Sen. Kamala Harris had endorsed Gandhi, while Siegel had the backing of Sens. Bernie Sanders and Elizabeth Warren. Siegel’s outspoken civil rights record was a boon throughout June, as protests erupted after the murder of George Floyd by Minneapolis police officers.
In his victory speech Tuesday night, Siegel noted that the district is more than just a stretch of suburbs, zeroing in on the closure of three rural hospitals in the district over the past 10 years. “We are in a district where the legacy of Jim Crow racism hangs heavy,” he said, noting the recent five-year anniversary of the death of Sandra Bland in the district.
The wave of protests also helped Valenzuela, who surged significantly following the March 3 primary. Last week, a survey, which was commissioned by the Congressional Hispanic Caucus and conducted in July by Data for Progress, revealed a significant shift in the race, showing that Valenzuela was climbing, leading Olson by an 11-point margin. Early voting data from her campaign suggests that the surge was fueled by higher turnout among voters of color. If elected, Valenzuela would be the first Afro-Latina in Congress. And as someone who grew up homeless, at one point “sleeping in a kiddie pool outside a gas station,” Valenzuela would also be bringing this economic perspective to Congress, where many of the lawmakers are millionaires. She noted in her victory speech that, thanks to a newborn and another young child, “the majority of our campaign was run out of our master bathroom.”
Leading up to the March primary, Olson led the rest of the field in fundraising and as a retired Air Force colonel, fit the mold of the party’s preferred candidate. But her record, specifically that Olson was charged with war profiteering in Iraq, had the potential to be too big of a political liability in the general election, so the House Democrats’ campaign arm stayed out of the race. EMILY’s List, which doesn’t typically weigh in on races between two pro-choice women, backed Valenzuela.

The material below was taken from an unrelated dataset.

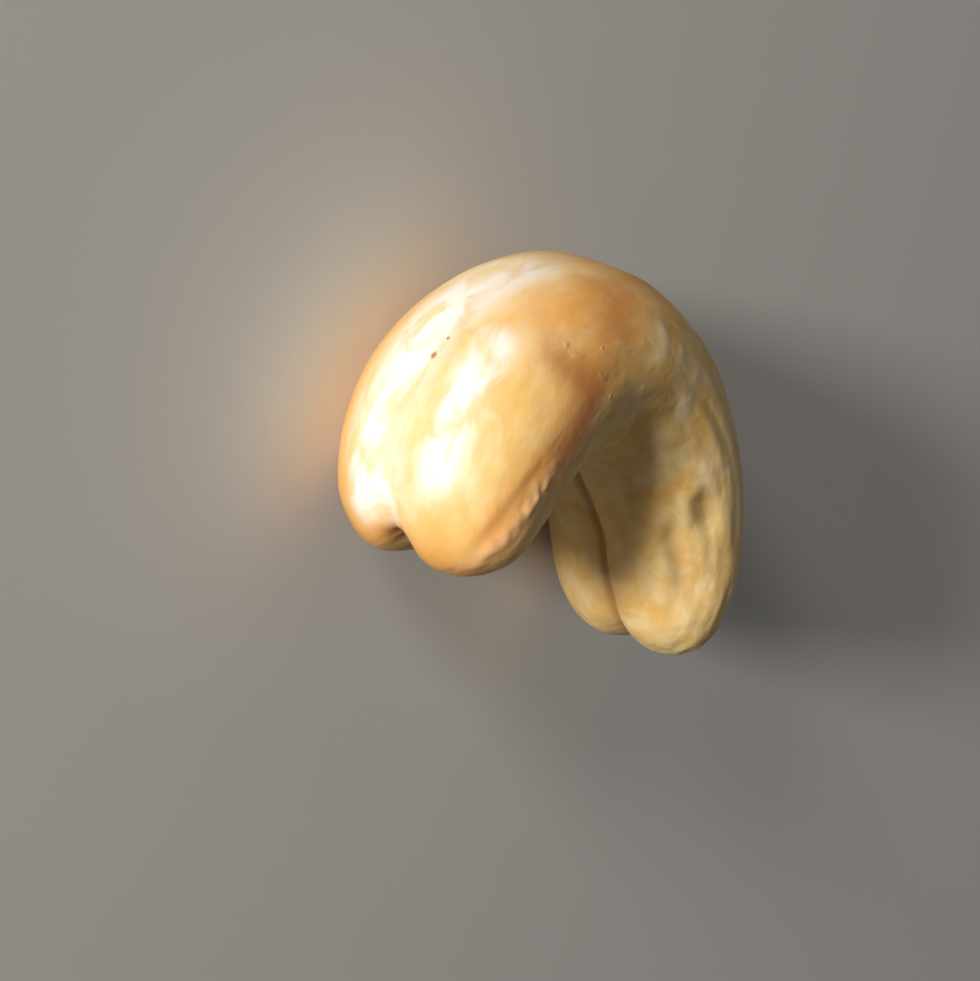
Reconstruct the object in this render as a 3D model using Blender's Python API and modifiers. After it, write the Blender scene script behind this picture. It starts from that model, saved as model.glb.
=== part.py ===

Valenzuela also won endorsements from the Congressional Hispanic, Black, Asian, and Progressive Caucuses, and lawmakers like Warren and Rep. John Lewis, D-Ga. In the most recent fundraising quarter, The Intercept reported last week, Valenzuela outraised Olson, $465,000 to $438,000, with a smaller average campaign contribution.
Garza, executive director of the Workers Defense Project, ran on a progressive platform that focused on transforming the criminal justice system to decriminalize poverty. He was endorsed by Sanders, Warren, Julián and Joaquin Castro, the Austin DSA chapter, the Center for Popular Democracy Action, and the Working Families Party. One of the major highlights of Garza’s platform was a vow to treat substance abuse as a public health crisis and end the prosecution of low-level drug offenses, which he defined as the sale and possession of a gram or less of narcotics.